The College of Arms thinks in centuries. Long after the Rolls-Royce has rusted, the successful software start-up has been superseded, and the property portfolio's bubble has burst, there will be permanent evidence - inscribed by hand on top-quality acid-free paper, beautifully bound and kept in a centuries-old London library - that your life was more than brash and hasty novelty, and you were indeed someone of substance.
MADE FOR HONG KONG
Heraldry's adaptability has included the adoption of beasts from alien bestiaries, enabling Hong Kong-based institutions and individuals to obtain grants of arms with local flavour.

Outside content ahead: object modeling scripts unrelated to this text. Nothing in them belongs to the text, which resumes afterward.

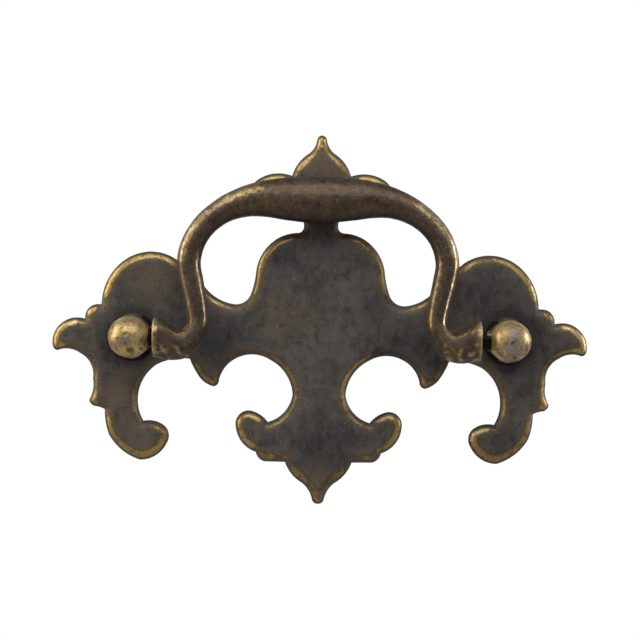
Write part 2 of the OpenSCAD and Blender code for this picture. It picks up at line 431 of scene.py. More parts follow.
class Graph(Nodes):
    """A material's nodes."""

    def __init__(self, name: str) -> None:
        """Starts a material with one shader.

        Args:
            name: The material's name.
        """
        self.material = bpy.data.materials.new(name)
        self.material.use_nodes = True
        super().__init__(self.material.node_tree)
        self.tree.nodes.clear()
        self.shader = self.add("BsdfPrincipled")
        self.feed(self.add("OutputMaterial").inputs["Surface"], self.shader.outputs[0])
        self.place = self.stretch(self.add("TexCoord").outputs["Object"], (1 / MM, 1 / MM, 1 / MM))

    def stretch(self, vector: Socket, factors: tuple[float, float, float]) -> Socket:
        """Multiplies a place by a factor on each axis.

        Args:
            vector: The place.
            factors: The factors of X, Y and Z.

        Returns:
            The stretched place.
        """
        node = self.add("VectorMath")
        node.operation = "MULTIPLY"
        self.feed(node.inputs[0], vector)
        self.feed(node.inputs[1], factors)
        return node.outputs["Vector"]

    def noise(
        self,
        size: float,
        detail: float = 3.0,
        rough: float = 0.55,
        twist: float = 0.0,
        place: Socket | None = None,
    ) -> Socket:
        """Cloudy noise from 0 to 1.

        Args:
            size: Size of its clouds in millimetres.
            detail: How many finer layers it has.
            rough: How strong the finer layers are.
            twist: How far the clouds are drawn out of shape.
            place: Where it is read, the mesh's own place if left out.

        Returns:
            The noise.
        """
        node = self.add("TexNoise")
        self.feed(node.inputs["Vector"], place or self.place)
        self.feed(node.inputs["Scale"], 1.0 / size)
        self.feed(node.inputs["Detail"], detail)
        self.feed(node.inputs["Roughness"], rough)
        self.feed(node.inputs["Distortion"], twist)
        return node.outputs["Fac"]

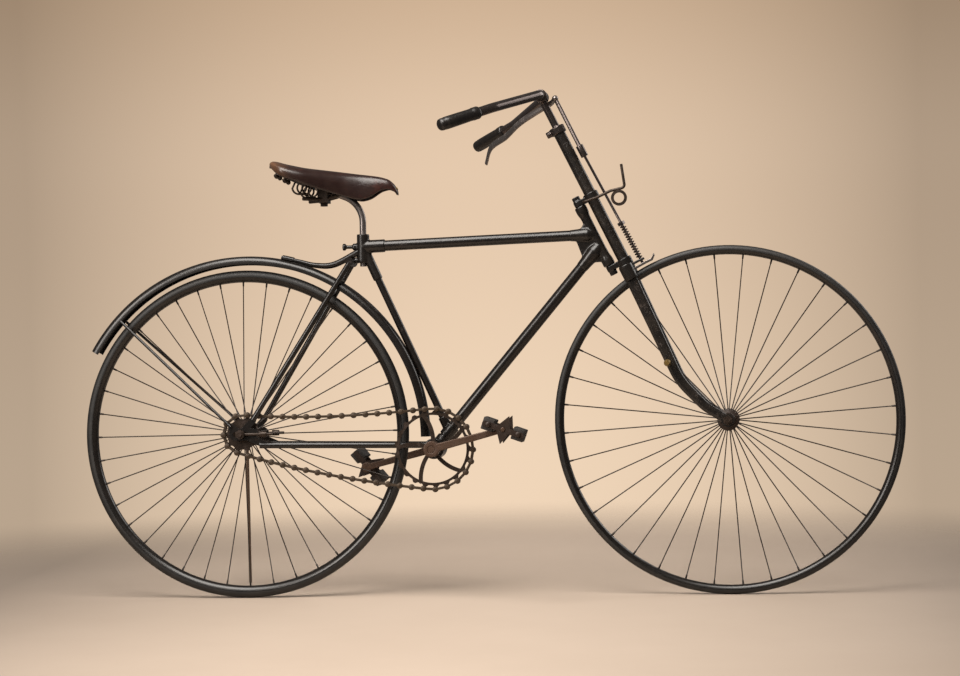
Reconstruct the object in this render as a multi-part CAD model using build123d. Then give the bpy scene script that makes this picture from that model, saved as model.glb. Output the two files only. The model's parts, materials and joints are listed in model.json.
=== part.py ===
from build123d import *
from math import asin, atan2, cos, degrees, hypot, pi, radians, sin, tan
import os

# Safety bicycle with direct steering, solid tyres, fixed-gear chain drive and a spoon brake.
# Millimetres. X forward, Y to the rider's left, Z up from the ground.
# Every piece is first drawn on an upright bicycle whose rear axle is at X = 0, Y = 0,
# then the steered pieces are turned, and the whole leans onto its prop rod.

# Shared allowances
overrun = 10.0
seam = 0.3
half_eighth_turn = 22.5
path_steps = 40
solver_steps = 12

# Stance
lean_angle = 2.0
steer_turn = -2.5

# Wheels
rear_wheel_radius = 355.6
front_wheel_radius = 372.0
wheelbase = 1042.5
rear_tyre_width = 24.0
front_tyre_width = 18.0
rim_wall = 2.4
rim_lap_share = 0.25
rear_spoke_count = 40
front_spoke_count = 36
rear_spoke_start = 0.6
front_spoke_start = 4.0
spoke_radius = 1.05

# Hubs and axles
axle_radius = 5.0
bearing_gap = 0.3
hub_barrel_radius = 13.0
hub_flange_radius = 23.0
hub_flange_thickness = 3.0
front_flange_place = 25.0
rear_flange_place = 28.0
hub_end_radius = 16.0
front_hub_half = 36.0
rear_hub_half = 45.0
cone_radius = 9.0
nut_radius = 10.5
nut_height = 9.0
axle_proud = 4.0

# Chain drive
chain_pitch = 25.75
chain_links = 48
sprocket_teeth = 10
chainwheel_teeth = 21
chain_line = 48.0
drive_fall_angle = 5.1
slack_rear = 6.0
slack_front = 4.6
chain_start = 7.0
roller_radius = 3.2
link_end_radius = 6.0
link_waist_radius = 2.7
link_corner_angle = 60.0
chain_inner_gap = 6.4
link_plate = 1.6
tooth_thickness = chain_inner_gap - 2 * seam
tooth_gap = 0.7
tooth_depth = 4.6
tooth_root_share = 0.31
tooth_tip_share = 0.11
sprocket_boss_radius = 10.0
chainwheel_window_radius = 72.5
chainwheel_boss_radius = 18.0
chainwheel_arm_width = 8.5
chainwheel_arms = 5
chainwheel_arm_start = 105.0
chainwheel_arm_bow = 11.0
chainwheel_arm_twist = 20.0

# Bottom bracket, cranks and pedals
bracket_radius = 22.5
bracket_half = 34.0
crank_axle_radius = 7.5
crank_length = 166.5
crank_angle = 14.5
crank_place = 76.0
crank_thickness = 12.0
crank_boss_radius = 17.0
crank_eye_radius = 11.0
crank_root_width = 17.0
crank_tip_width = 13.0
pedal_width = 82.0
pedal_length = 91.0
pedal_gap = 6.0
pedal_plate = 2.5
pedal_plate_height = 12.0
pedal_fin_half = 16.0
pedal_fin_lean = 4.0
pedal_fin_reach = 31.0
pedal_boss_radius = 9.0
pedal_spindle_radius = 5.0
pedal_rubber_length = 25.0
pedal_rubber_height = 26.0
right_pedal_tip = 19.5
left_pedal_tip = 50.0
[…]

The arms of the University of Hong Kong feature Chinese text on an open book, and have a Chinese dragon as a supporter, while those of the Chinese University of Hong Kong feature a Chinese phoenix, and are supported by twin qilin.
Hong Kong residents who are also British citizens can petition for arms that represent their home and achievements.
Standard grants to private citizens include shield and crest, with the option to add a heraldic badge and banner.
Hong Kong barrister Daniel Hui's recent grant borrows qilin from the arms of Sir Robert Hotung, an ancestor on the maternal side. His badge (pictured right) features a version of the RAF's kestrel to reflect time spent with the air force's Royal Squadron, and more subtly reflects his current occupation: one of the plants in the cornucopia carried by the kestrel is lawyer vine.